Currently, the number of Darknodes assigned to a gateway shard is 100.

Coordination Shard

The coordination shard is responsible for the coordination of gateway shards. It is responsible for selecting which Darknodes belong to which shards (including the coordination shard itself), and it is responsible or reaching consensus on which transactions will be processed by which shards. It does not execute these transactions, and it does not have a secure ECDSA private key for holding funds.

Blocks in the coordination orders transactions, assign those transactions to specific gateway shards, and generate secure random numbers. These secure random numbers are generated using the z0 sMPC engine, and are guaranteed to be uniformly random unless an adversary can corrupt 2/3rd+ of the coordination shard.

Currently, the number of Darknodes assigned to the coordination shard is 100.

Greycore Shard

The Greycore is a shard made up of Darknodes that are selected through community governance, instead of randomisation. Its members should be those that have developed reputations with the community, and have a stake in the safety/liveliness of RenVM.

The Greycore acts as a secondary signature for all gateway shards; gateway shards cannot mint or release assets without this second signature. The Greycore also acts as a secondary random number generator for coordination shards. See ./Greycore for more information about how the Greycore works, how its members are selected, and why it improves safety without compromising liveliness.

The number of Darknodes in the Greycore depends only on community governance.

Epochs

An epoch is the discrete time interval at which shards will rebase. During rebasing

  • new Darknodes that are pending registration will be activated, and can begin participating (see Darknode Registry),

  • old Darknodes that are pending deregistration will be deactivated, and can no longer participate (see Darknode Registry),

  • existing Darknodes are shuffled to form new shards, and

  • all gateway private keys are generated.

Rebasing every epoch helps to mitigate against attacks from adaptive adversaries that seek to gradually corrupt Darknodes in a shard, whether by bribing them or hacking them. Rebasing also allows new Darknodes to enter the protocol, and existing Darknodes to exit the protocol, without disrupting liveliness.

Selection

Selection is the process by which Darknodes are placed into gateway shards and the coordination shard. It is important that selection is random and unbiased, otherwise cabals could seek to corrupt selection in an attempt to end up in the same shard together.

When it is time to rebase an epoch, the coordination shard will produce a rebase block (see the Hyperdrive Wiki). A rebase block is a special that has no transactions and exists solely to drive the rebasing of shards.
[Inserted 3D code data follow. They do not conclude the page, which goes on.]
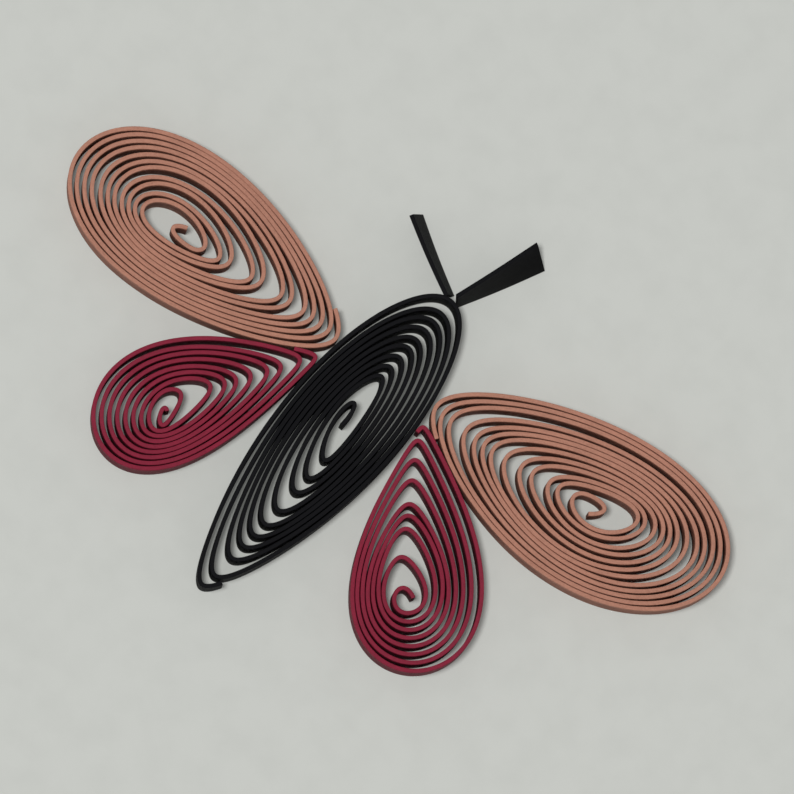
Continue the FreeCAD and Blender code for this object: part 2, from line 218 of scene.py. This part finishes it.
def carryProfile(name, centre, acrossX, acrossZ, upX, height, lift, lengths, profile):
    # each section is the profile laid in the plane of two directions, across the strip
    # and up its width, at one point of the path; the sections are joined by quads
    offset, share, drop, edge = profile
    ringSize = len(offset)
    rise = share[None, :] * height[:, None] + drop[None, :]
    points = np.zeros((len(centre), ringSize, 3))
    points[:, :, :2] = centre[:, None, :] + offset[None, :, None] * acrossX[:, None, :]
    points[:, :, :2] += rise[:, :, None] * upX[:, None, :]
    upZ = np.sqrt(1 - (upX**2).sum(axis=1))
    points[:, :, 2] = lift[:, None] + offset[None, :] * acrossZ[:, None] + rise * upZ[:, None]
    i, k = np.meshgrid(np.arange(len(centre) - 1), np.arange(ringSize), indexing="ij")
    after = (k + 1) % ringSize
    corners = [(i, k), (i, after), (i + 1, after), (i + 1, k)]
    quads = np.stack([row * ringSize + column for row, column in corners], axis=2).reshape(-1, 4)
    first = list(range(ringSize))[::-1]
    last = [(len(centre) - 1) * ringSize + column for column in range(ringSize)]
    mesh = bpy.data.meshes.new(name)
    vertices = points.reshape(-1, 3) * millimetre
    mesh.from_pydata(vertices.tolist(), [], quads.tolist() + [first, last])
    # the map runs with the strip's length one way and round its section the other
    section = np.stack([offset, share * strip["width"] + drop], axis=1)
    sides = np.linalg.norm(np.diff(section, axis=0, append=section[:1]), axis=1)
    girth = np.concatenate([[0], np.cumsum(sides)])
    u = np.stack([lengths[i], lengths[i], lengths[i + 1], lengths[i + 1]], axis=2)
    v = np.stack([girth[k], girth[k + 1], girth[k + 1], girth[k]], axis=2)
    quadMap = np.stack([u, v], axis=3).reshape(-1, 2)
    caps = np.zeros((2 * ringSize, 2))
    caps[:, 1] = np.tile(girth[:-1], 2)
    stripMap = (np.concatenate([quadMap, caps]) * strip["mapScale"]).astype(np.float32)
    uvLayer = mesh.uv_layers.new(name="stripMap")
    uvLayer.data.foreach_set("uv", stripMap.ravel())
    cutEdge = mesh.attributes.new("cutEdge", "FLOAT", "POINT")
    cutEdge.data.foreach_set("value", np.tile(edge, len(centre)).astype(np.float32))
    mesh.shade_smooth()
    mesh.set_sharp_from_angle(angle=math.radians(strip["crease"]))
    piece = bpy.data.objects.new(name, mesh)
    bpy.context.scene.collection.objects.link(piece)
    return piece


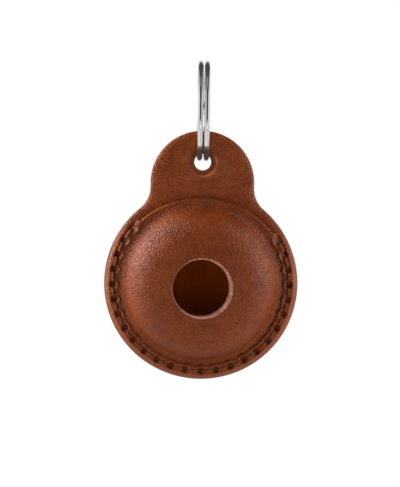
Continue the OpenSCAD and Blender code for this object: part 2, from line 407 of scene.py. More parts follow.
covered = full_flange(count)
near_rim = radius > body_r - front_edge - front_band - 0.01
in_front = table[:, 1] < -leather_back / 2 + edge_r + 0.01
corner = near_rim & in_front
shrink = edge_left(covered)
new_radius = body_r - (body_r - radius) * shrink
stretch = np.where(corner, new_radius / np.maximum(radius, 1e-6), 1)
table[:, 0] *= stretch
table[:, 2] = body_z + (table[:, 2] - body_z) * stretch
table[:, 1] = np.where(
    corner, -leather_back / 2 + (table[:, 1] + leather_back / 2) * shrink, table[:, 1])
move_points(back, table)
print("deepest rear hollow, mm:", round(float(depth[rear].max()), 2))

# %% Paint shade into the back's stitch holes, and wear and a highlight on its pressed ring
# Painted shade: the back's rear stitch holes are painted darker.
shade_layer = back.data.attributes.new("hollow", "FLOAT", "POINT")
shade_layer.data.foreach_set("value", np.where(rear, np.clip(hole * 1.1, 0, 1), 0))
mark_wall_r, mark_wall_w = 3.36, 0.22
from_hole = np.hypot(table[:, 0], table[:, 2] - hole_z)
# Painted highlight over even wear: the ring's wall is painted paler towards its lower right, the side that
# faces the light.
side_facing_light = np.clip(0.75 * table[:, 0] - 0.66 * (table[:, 2] - hole_z), 0, None)
ring_wear_and_highlight = 0.35 + 3.4 * side_facing_light / np.maximum(from_hole, 1)
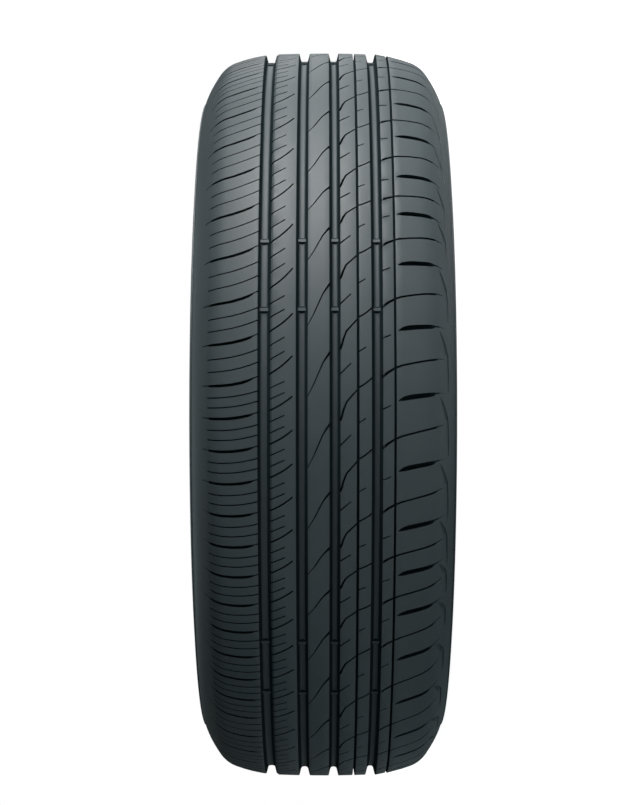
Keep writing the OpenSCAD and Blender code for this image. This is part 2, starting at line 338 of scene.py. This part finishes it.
def joined(pieces):
    bpy.ops.object.select_all(action="DESELECT")
    for piece in pieces:
        piece.select_set(True)
    bpy.context.view_layer.objects.active = pieces[0]
    bpy.ops.object.join()
    return bpy.context.object


# Wear bars: small bridges of rubber across the floors of the main grooves, moulded with the
# tread, that show how far it has worn. They stand at two places in each sixth of the tyre,
# and the places are turns in degrees.
WEAR_BAR_H = 0.0016
WEAR_BAR_L = 0.0025
WEAR_BAR_TURNS = (284.8, 295.3)
WEAR_BAR_SETS = 6
BAR_FOOT = 0.001
BAR_GAP = 0.0008

bars = []
for place, width in MAIN_GROOVES:
    floor_r = surface(place)[0].x - GROOVE_DEPTH
    bar_half = width / 2 - BAR_GAP
    bpy.ops.object.select_all(action="DESELECT")
    bpy.ops.mesh.primitive_cube_add(size=1)
    bar = put_down("wear_bar")
    for vertex in bar.data.vertices:
        out, along, across = vertex.co
        length = WEAR_BAR_L / 2 + (WEAR_BAR_H + BAR_FOOT if out < 0 else 0)
        vertex.co = (
            floor_r + (WEAR_BAR_H if out > 0 else -BAR_FOOT),
            math.copysign(length, along),
            place + math.copysign(bar_half, across),
        )
    turns = [
        math.radians(turn + i * 360 / WEAR_BAR_SETS)
        for i in range(WEAR_BAR_SETS)
        for turn in WEAR_BAR_TURNS
    ]
    bars += copied(bar, turns)
combine(tyre, joined(bars), "UNION")

# Cuts across the tread: thin steel blades in the mould leave them in the rubber. Each blade
# is modelled once for each pitch length, as a row of four-cornered sections on the crown, and
# copied round the tyre. A station is (share of the pitch, across, width, depth).
BLADE_RISE = 0.0006
MM = 0.001


# A blade starts as a stack of squares, one unit apart, and each square's corners then go to
# their places on both sides of the cut: corners 0 and 3 above the tread, 1 and 2 below it
def blade(name, stations, pitch_len):
    bpy.ops.object.select_all(action="DESELECT")
    bpy.ops.mesh.primitive_circle_add(vertices=4, radius=0.5, fill_type="NGON")
    cutter = put_down(name)
    bpy.ops.object.mode_set(mode="EDIT")
    for _ in stations[1:]:
        bpy.ops.mesh.extrude_region_move(TRANSFORM_OT_translate={"value": (0, 0, 1)})
    bpy.ops.object.mode_set(mode="OBJECT")
    line = [Vector((share * pitch_len, across)) for share, across, _, _ in stations]
    last = len(line) - 1
    for vertex in cutter.data.vertices:
        n = round(vertex.co.z)
        corner = round(math.atan2(vertex.co.y, vertex.co.x) / (math.pi / 2)) % 4
        way = line[min(n + 1, last)] - line[max(n - 1, 0)]
        _, _, width, depth = stations[n]
        side = 1 if corner in (0, 1) else -1
        level = BLADE_RISE if corner in (0, 3) else -depth
        spot = line[n] + side * width / 2 * square_to(way)
        point, out = surface(spot.y)
        point += level * out
        turn = spot.x / TYRE_R
        vertex.co = (point.x * math.cos(turn), point.x * math.sin(turn), point.y)
    bpy.ops.object.mode_set(mode="EDIT")
    bpy.ops.mesh.select_all(action="SELECT")
    bpy.ops.mesh.normals_make_consistent(inside=False)
    bpy.ops.object.mode_set(mode="OBJECT")
    return cutter


# Pitches of one side as (turn, angle), worked out from runs of (count, which length)
PITCH_LENGTHS = (1, 1.28, 1.5)


def pitches_of(runs, start):
    row = [PITCH_LENGTHS[which] for count, which in runs for _ in range(count)]
    unit = 2 * math.pi / sum(row)
    turns = [math.radians(start) + unit * sum(row[:i]) for i in range(len(row))]
    return [(turn, unit * length) for turn, length in zip(turns, row)]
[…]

To execute a rebase block, the coordination shard and Greycore shard reveal their secure random numbers and use it as a seed to shuffle Darknodes into the gateway shards and the coordination shard.

The selection algorithm must:

  • define exactly one coordination shard,
  • define as many gateway shards as possible,
  • always assign as many Darknodes to as many shards as possible, and
  • never assign a Darknode to more than one shard.

DKG

The constant (de)registration of Darknodes will often result in a different number of shards between epoch E and epoch E+1. When proposing a rebase block, the coordination shard must propose transactions from all gateway shards in E to all gateway shards in E+1. It must keep the assets under management equally distributed between all gateway shards in E+1.

To receive forwarded assets, every gateway shard in E+1 needs a newly generated secure ECDSA private key. It is the responsibility of the gateway shards in E to generate these keys. The coordination shard must load-balance this responsibility across the gateway shards in E such that no shard is responsible for generating < N keys if there is a shard that is responsible for generating > N+1 keys.

The distributed keygen algorithm used by RenVM allows one shard to generate a secure ECDSA private key for another shard, without anyone in the first shard knowing any of the resulting shares. This means that only one shard is ever able to see shares for any given secure ECDSA private key at any one time.